Usually you would leave a server like yours online for a grace period, till all MX replication has taken place on the internet for DNS.


The only reason you have the priority is for the next in line to be a failover server.
Usually the fail overs servers are 3rd party and when you come back online all the mail they got would be forward once your outage was over..

If it was me I would remove it after 1 week.
If I needed it in the future I would put it back.
 

RavenGuard

Member
Jul 22, 2007
134
0
0
The likley hood of Google going down on all 5 servers before getting to your server is highly unlikley.

Usually you would leave a server like yours online for a grace period, till all MX replication has taken place on the internet for DNS.


The only reason you have the priority is for the next in line to be a failover server.
Usually the fail overs servers are 3rd party and when you come back online all the mail they got would be forward once your outage was over..

If it was me I would remove it after 1 week.
If I needed it in the future I would put it back.

I completely understand that it is very unlikely all 5 Google servers will fail--Essentially I am looking a scenarios where another failure somewhere along the line causes mail to be delivered to the old server. Again, with the example of a shoddy internet connection on the sender's side... Is it POSSIBLE that an intermittent problem such as this can cause the sending server to fail on all 5 Google servers and pass on the 6th?

Thanks!
 

imagoon

Diamond Member
Feb 19, 2003
5,199
0
0
MX failover is pretty simple. The sending server will try each server, one at a time from smallest number to the largest. So if somehow, the sending servers connection was timed perfectly to be down for 10 -> 50 but came online right as it was trying "60" then yes it 60 would get it. However this pretty pointless as most mail servers that can't send will fail all MX records and try again in 5 minutes, 15minutes, 60 minutes and 8 hours which is the defacto standard. Some also try again @ 24 hours.

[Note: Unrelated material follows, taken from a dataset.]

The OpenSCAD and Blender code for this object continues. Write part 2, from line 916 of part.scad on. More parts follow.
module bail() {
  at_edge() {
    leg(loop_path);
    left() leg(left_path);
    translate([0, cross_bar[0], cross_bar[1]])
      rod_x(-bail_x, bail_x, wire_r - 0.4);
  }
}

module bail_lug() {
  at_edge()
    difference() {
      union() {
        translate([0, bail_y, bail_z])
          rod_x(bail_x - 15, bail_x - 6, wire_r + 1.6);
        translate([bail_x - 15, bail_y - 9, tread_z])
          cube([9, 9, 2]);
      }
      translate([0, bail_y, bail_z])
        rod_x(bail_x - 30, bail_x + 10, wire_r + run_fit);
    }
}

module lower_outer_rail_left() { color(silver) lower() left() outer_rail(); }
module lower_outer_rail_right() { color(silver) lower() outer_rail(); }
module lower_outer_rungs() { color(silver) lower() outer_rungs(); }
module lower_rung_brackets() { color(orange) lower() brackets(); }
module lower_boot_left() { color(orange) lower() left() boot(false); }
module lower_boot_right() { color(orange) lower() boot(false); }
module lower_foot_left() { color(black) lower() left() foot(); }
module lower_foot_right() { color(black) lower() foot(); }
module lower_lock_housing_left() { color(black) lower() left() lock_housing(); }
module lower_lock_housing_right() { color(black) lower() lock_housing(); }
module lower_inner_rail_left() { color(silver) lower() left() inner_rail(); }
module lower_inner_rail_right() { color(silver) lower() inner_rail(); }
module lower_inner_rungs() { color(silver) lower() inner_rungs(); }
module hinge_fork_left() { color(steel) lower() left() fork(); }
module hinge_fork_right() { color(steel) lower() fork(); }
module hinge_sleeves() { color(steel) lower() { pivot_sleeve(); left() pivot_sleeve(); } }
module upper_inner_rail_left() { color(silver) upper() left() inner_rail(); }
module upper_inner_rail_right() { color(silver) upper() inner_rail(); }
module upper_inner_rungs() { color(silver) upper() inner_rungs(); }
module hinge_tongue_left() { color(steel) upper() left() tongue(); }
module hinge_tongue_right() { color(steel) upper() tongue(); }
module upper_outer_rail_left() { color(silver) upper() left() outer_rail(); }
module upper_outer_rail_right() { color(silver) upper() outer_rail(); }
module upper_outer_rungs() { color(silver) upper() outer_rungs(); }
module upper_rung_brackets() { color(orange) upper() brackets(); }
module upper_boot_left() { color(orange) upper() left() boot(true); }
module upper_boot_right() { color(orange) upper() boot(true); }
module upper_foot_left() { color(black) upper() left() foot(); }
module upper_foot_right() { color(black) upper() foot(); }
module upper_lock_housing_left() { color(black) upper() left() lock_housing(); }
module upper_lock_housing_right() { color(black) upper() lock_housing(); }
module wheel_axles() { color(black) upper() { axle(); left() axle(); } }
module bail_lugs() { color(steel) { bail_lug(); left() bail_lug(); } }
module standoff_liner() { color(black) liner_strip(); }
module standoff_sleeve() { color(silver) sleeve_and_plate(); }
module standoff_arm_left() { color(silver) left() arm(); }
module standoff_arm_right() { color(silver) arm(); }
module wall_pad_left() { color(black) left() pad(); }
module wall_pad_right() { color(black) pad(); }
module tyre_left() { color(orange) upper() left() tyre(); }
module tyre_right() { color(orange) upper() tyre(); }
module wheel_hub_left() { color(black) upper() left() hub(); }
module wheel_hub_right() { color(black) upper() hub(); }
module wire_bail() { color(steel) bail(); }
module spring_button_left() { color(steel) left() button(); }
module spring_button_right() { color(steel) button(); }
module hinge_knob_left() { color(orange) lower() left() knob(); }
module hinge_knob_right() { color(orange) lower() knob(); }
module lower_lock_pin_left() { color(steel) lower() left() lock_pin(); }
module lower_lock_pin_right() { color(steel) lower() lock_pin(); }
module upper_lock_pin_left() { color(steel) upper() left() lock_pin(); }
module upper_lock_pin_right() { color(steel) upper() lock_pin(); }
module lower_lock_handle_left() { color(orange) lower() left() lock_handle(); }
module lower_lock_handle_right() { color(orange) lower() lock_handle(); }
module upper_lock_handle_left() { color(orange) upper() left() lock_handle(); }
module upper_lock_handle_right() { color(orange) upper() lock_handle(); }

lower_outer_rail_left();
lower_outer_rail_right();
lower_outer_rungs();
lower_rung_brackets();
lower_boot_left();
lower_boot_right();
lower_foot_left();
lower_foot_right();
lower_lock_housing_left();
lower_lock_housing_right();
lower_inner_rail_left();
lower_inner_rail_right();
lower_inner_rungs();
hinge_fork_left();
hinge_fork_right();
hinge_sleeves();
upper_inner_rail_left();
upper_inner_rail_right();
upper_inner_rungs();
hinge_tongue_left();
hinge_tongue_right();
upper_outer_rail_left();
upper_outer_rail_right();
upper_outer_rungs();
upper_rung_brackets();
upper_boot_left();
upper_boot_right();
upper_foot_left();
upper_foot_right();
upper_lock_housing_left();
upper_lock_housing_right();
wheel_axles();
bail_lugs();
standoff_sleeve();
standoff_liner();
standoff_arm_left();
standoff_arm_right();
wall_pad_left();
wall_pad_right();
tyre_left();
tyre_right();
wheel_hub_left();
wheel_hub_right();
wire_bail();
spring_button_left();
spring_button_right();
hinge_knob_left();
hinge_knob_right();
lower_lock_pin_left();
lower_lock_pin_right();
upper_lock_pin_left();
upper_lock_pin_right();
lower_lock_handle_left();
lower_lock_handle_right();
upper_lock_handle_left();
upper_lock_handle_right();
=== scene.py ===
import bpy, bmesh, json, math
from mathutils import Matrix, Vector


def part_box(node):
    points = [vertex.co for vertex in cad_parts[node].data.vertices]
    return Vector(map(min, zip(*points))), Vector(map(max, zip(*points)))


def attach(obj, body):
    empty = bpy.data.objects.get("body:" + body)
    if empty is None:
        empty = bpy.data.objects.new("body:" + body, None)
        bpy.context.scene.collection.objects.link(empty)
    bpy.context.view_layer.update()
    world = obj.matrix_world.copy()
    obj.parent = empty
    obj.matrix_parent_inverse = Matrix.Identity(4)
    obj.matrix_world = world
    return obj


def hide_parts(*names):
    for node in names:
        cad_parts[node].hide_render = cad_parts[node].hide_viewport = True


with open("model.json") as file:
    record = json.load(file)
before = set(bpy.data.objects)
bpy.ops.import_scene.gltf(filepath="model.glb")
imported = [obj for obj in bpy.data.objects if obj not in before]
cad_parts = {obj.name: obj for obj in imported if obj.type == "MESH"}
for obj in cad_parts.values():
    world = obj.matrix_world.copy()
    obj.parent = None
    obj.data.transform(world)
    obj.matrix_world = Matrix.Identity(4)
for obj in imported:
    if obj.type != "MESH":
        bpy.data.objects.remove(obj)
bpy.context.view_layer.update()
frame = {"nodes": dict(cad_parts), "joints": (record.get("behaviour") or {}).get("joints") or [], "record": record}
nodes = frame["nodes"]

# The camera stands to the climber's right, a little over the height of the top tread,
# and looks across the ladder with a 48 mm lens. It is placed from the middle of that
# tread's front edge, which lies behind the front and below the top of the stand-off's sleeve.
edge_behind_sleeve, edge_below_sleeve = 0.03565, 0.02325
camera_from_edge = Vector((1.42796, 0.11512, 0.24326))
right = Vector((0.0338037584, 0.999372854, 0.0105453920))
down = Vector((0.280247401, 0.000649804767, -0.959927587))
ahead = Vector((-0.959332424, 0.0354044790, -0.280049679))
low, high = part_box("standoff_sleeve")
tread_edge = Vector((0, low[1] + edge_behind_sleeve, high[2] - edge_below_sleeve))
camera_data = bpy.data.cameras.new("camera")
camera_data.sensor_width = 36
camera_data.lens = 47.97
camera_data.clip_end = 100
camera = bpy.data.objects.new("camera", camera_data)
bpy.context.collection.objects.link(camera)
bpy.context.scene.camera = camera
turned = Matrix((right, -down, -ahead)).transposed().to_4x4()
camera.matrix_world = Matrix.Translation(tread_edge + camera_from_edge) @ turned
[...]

Basically keeping the old box accomplishes nothing but solves a theoretical problem where the "might happen" is so low that it would likely be a 1:1,000,000 chance or lower.

--edit--
Also realize we are talking the mail servers connection. User A that is sending with a shoddy connection simply wouldn't get the mail to his mail server. The user should never be sending email 'directly' from his/her machine.
 
Last edited:

RavenGuard

Member
Jul 22, 2007
134
0
0
MX failover is pretty simple. The sending server will try each server, one at a time from smallest number to the largest. So if somehow, the sending servers connection was timed perfectly to be down for 10 -> 50 but came online right as it was trying "60" then yes it 60 would get it. However this pretty pointless as most mail servers that can't send will fail all MX records and try again in 5 minutes, 15minutes, 60 minutes and 8 hours which is the defacto standard. Some also try again @ 24 hours.

Basically keeping the old box accomplishes nothing but solves a theoretical problem where the "might happen" is so low that it would likely be a 1:1,000,000 chance or lower.

--edit--
Also realize we are talking the mail servers connection. User A that is sending with a shoddy connection simply wouldn't get the mail to his mail server. The user should never be sending email 'directly' from his/her machine.

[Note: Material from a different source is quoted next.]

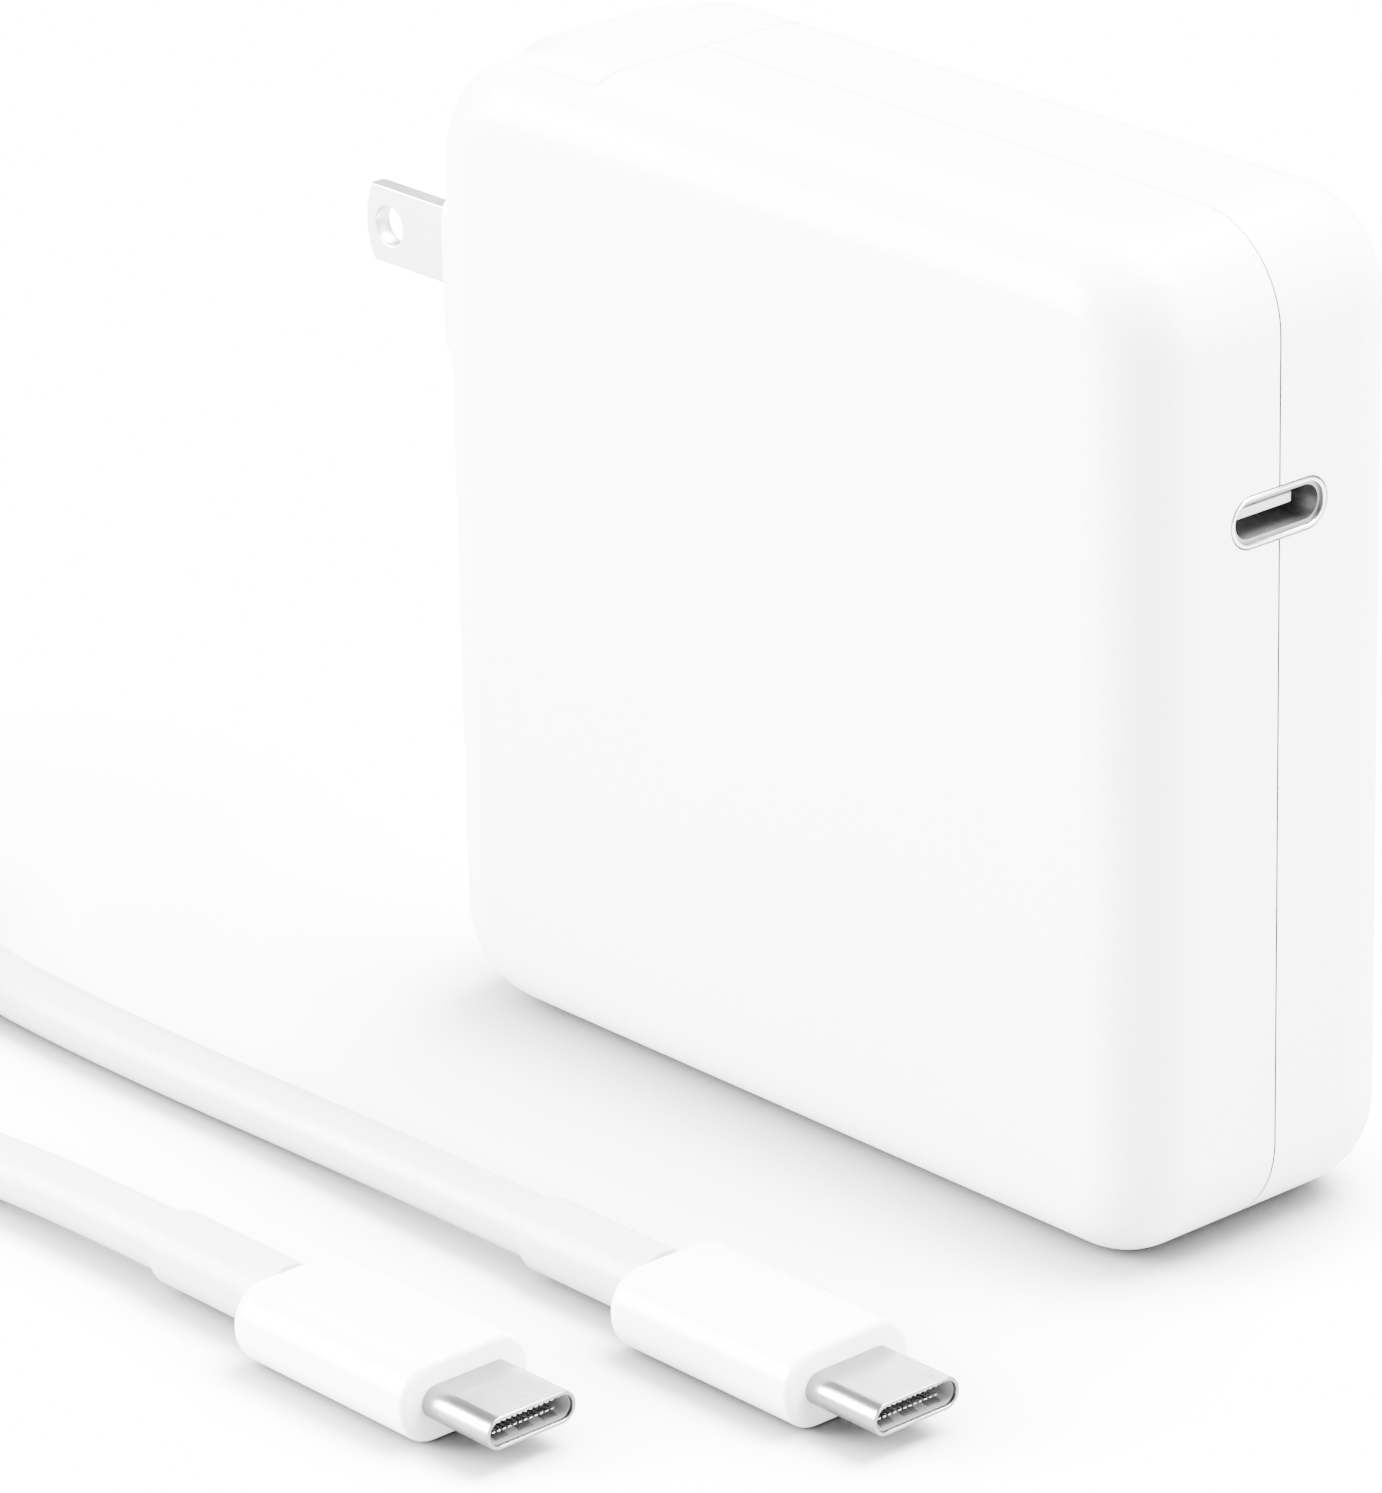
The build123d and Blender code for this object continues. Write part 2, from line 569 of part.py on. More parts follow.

I am actually a proponent of *REMOVING* the additional MX record... the purpose of my questions is to find real reasoning that keeping the extra record can cause issues. I believe you are agreeing that yes, it is possible something such as a shoddy network connection on an outbound server CAN cause this mail to go to the "backup" system when it would be preferred for it to strictly fail and retry in 5 minutes. Is this assumption correct?
 

imagoon

Diamond Member
Feb 19, 2003
5,199
0
0
I am actually a proponent of *REMOVING* the additional MX record... the purpose of my questions is to find real reasoning that keeping the extra record can cause issues. I believe you are agreeing that yes, it is possible something such as a shoddy network connection on an outbound server CAN cause this mail to go to the "backup" system when it would be preferred for it to strictly fail and retry in 5 minutes. Is this assumption correct?

Basically. You would practically need a deity to control the timing not once but 4-5 times at the exact time the retries where happening to make that last server 'save you.' Now I would put this out there: If you reconfigured the server to act as a third party 'smart host' where it would basically get email while all of google was down, and then send them in to google when google came back online, I could see that being useful (albeit rare use.) This design is typically used by companies not as diverse and redundant as google so I would question the need. IE the 5 server google provides are basically doing this for you already.